## Start PROVIDED MATERIAL

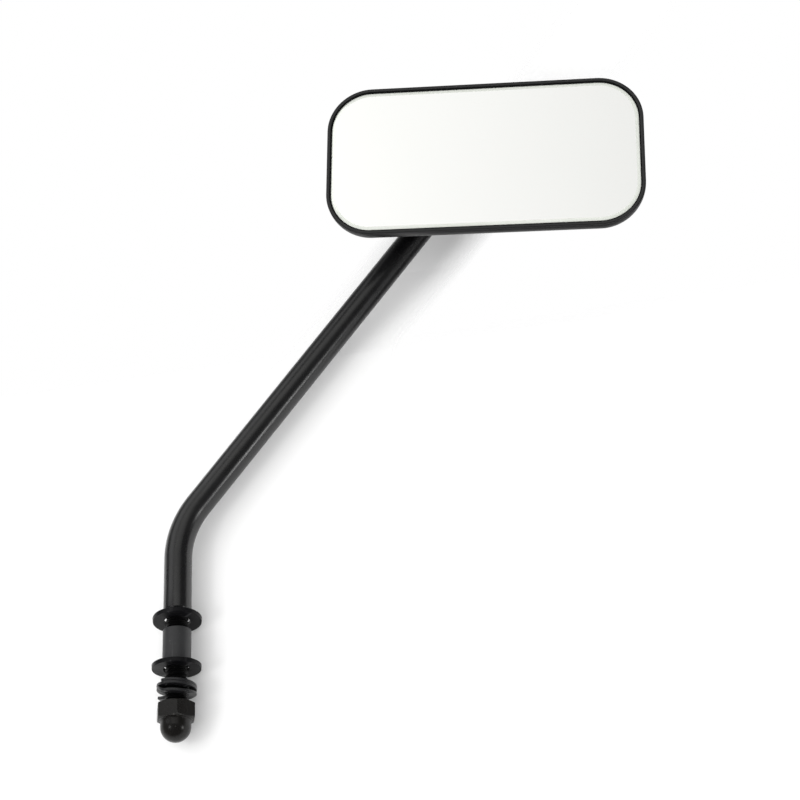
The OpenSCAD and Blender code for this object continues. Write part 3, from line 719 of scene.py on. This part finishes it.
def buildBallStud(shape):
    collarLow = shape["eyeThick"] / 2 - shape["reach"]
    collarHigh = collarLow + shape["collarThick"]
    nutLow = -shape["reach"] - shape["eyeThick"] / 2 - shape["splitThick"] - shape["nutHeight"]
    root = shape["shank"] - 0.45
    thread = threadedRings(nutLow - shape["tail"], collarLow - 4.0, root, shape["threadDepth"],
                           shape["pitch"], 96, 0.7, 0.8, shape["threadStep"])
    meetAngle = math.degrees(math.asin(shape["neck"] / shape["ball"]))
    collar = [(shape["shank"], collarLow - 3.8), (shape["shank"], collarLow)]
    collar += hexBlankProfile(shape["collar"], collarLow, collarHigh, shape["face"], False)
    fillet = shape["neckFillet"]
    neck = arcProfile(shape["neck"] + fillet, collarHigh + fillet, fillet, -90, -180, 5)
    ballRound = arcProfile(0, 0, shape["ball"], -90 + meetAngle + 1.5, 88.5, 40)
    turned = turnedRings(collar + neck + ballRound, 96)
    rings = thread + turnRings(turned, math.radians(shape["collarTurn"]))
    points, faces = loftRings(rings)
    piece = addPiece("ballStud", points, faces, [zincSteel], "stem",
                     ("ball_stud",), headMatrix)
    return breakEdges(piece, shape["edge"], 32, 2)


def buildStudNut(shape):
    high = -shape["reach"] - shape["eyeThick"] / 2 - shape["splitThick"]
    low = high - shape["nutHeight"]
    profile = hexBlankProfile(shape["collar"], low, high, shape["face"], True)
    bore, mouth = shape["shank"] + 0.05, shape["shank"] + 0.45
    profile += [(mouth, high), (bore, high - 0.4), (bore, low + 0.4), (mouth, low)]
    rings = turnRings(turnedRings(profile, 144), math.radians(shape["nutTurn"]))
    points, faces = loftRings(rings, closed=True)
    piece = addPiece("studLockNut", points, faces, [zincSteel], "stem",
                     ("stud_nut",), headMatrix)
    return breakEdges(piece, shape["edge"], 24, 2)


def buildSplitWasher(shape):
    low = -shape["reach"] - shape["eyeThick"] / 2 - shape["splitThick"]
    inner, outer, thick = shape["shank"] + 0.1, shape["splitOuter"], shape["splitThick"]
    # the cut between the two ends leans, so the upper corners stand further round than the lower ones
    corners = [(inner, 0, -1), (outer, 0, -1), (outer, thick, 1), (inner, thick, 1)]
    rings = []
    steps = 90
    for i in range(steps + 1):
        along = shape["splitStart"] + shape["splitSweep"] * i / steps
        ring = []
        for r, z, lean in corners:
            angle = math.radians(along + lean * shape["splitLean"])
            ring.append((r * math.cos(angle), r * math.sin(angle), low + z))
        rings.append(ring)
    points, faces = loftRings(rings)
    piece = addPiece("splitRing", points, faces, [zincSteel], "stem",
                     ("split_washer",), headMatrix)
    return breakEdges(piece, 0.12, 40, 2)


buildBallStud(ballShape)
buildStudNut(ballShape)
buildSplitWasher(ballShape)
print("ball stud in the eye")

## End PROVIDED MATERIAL

(WRITTEN EXERCISE): Copy every line of the material, please, keeping it exactly the same.

(ANSWER):
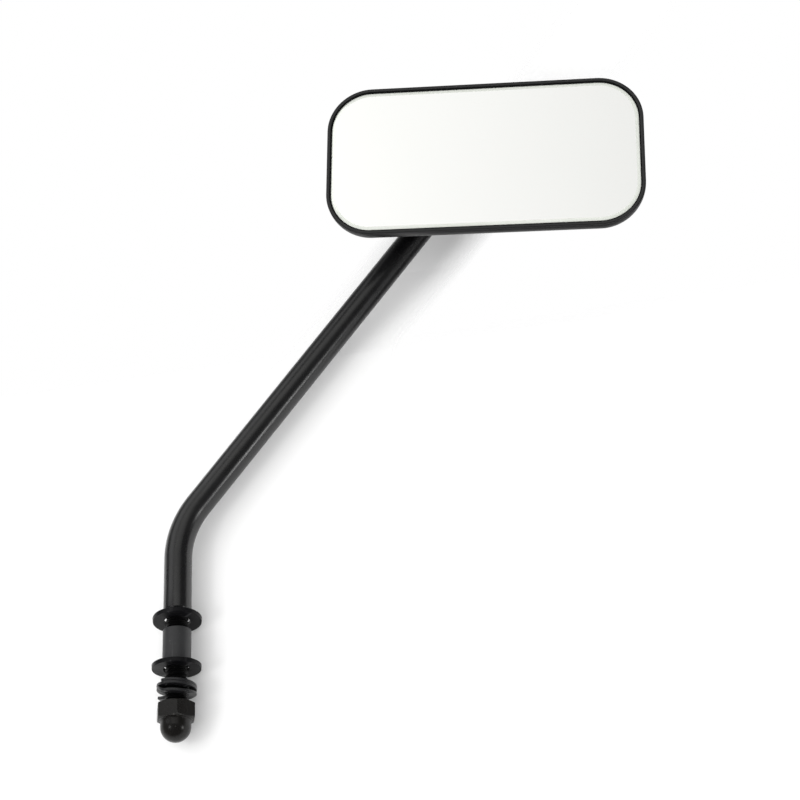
The OpenSCAD and Blender code for this object continues. Write part 3, from line 719 of scene.py on. This part finishes it.
def buildBallStud(shape):
    collarLow = shape["eyeThick"] / 2 - shape["reach"]
    collarHigh = collarLow + shape["collarThick"]
    nutLow = -shape["reach"] - shape["eyeThick"] / 2 - shape["splitThick"] - shape["nutHeight"]
    root = shape["shank"] - 0.45
    thread = threadedRings(nutLow - shape["tail"], collarLow - 4.0, root, shape["threadDepth"],
                           shape["pitch"], 96, 0.7, 0.8, shape["threadStep"])
    meetAngle = math.degrees(math.asin(shape["neck"] / shape["ball"]))
    collar = [(shape["shank"], collarLow - 3.8), (shape["shank"], collarLow)]
    collar += hexBlankProfile(shape["collar"], collarLow, collarHigh, shape["face"], False)
    fillet = shape["neckFillet"]
    neck = arcProfile(shape["neck"] + fillet, collarHigh + fillet, fillet, -90, -180, 5)
    ballRound = arcProfile(0, 0, shape["ball"], -90 + meetAngle + 1.5, 88.5, 40)
    turned = turnedRings(collar + neck + ballRound, 96)
    rings = thread + turnRings(turned, math.radians(shape["collarTurn"]))
    points, faces = loftRings(rings)
    piece = addPiece("ballStud", points, faces, [zincSteel], "stem",
                     ("ball_stud",), headMatrix)
    return breakEdges(piece, shape["edge"], 32, 2)


def buildStudNut(shape):
    high = -shape["reach"] - shape["eyeThick"] / 2 - shape["splitThick"]
    low = high - shape["nutHeight"]
    profile = hexBlankProfile(shape["collar"], low, high, shape["face"], True)
    bore, mouth = shape["shank"] + 0.05, shape["shank"] + 0.45
    profile += [(mouth, high), (bore, high - 0.4), (bore, low + 0.4), (mouth, low)]
    rings = turnRings(turnedRings(profile, 144), math.radians(shape["nutTurn"]))
    points, faces = loftRings(rings, closed=True)
    piece = addPiece("studLockNut", points, faces, [zincSteel], "stem",
                     ("stud_nut",), headMatrix)
    return breakEdges(piece, shape["edge"], 24, 2)


def buildSplitWasher(shape):
    low = -shape["reach"] - shape["eyeThick"] / 2 - shape["splitThick"]
    inner, outer, thick = shape["shank"] + 0.1, shape["splitOuter"], shape["splitThick"]
    # the cut between the two ends leans, so the upper corners stand further round than the lower ones
    corners = [(inner, 0, -1), (outer, 0, -1), (outer, thick, 1), (inner, thick, 1)]
    rings = []
    steps = 90
    for i in range(steps + 1):
        along = shape["splitStart"] + shape["splitSweep"] * i / steps
        ring = []
        for r, z, lean in corners:
            angle = math.radians(along + lean * shape["splitLean"])
            ring.append((r * math.cos(angle), r * math.sin(angle), low + z))
        rings.append(ring)
    points, faces = loftRings(rings)
    piece = addPiece("splitRing", points, faces, [zincSteel], "stem",
                     ("split_washer",), headMatrix)
    return breakEdges(piece, 0.12, 40, 2)


buildBallStud(ballShape)
buildStudNut(ballShape)
buildSplitWasher(ballShape)
print("ball stud in the eye")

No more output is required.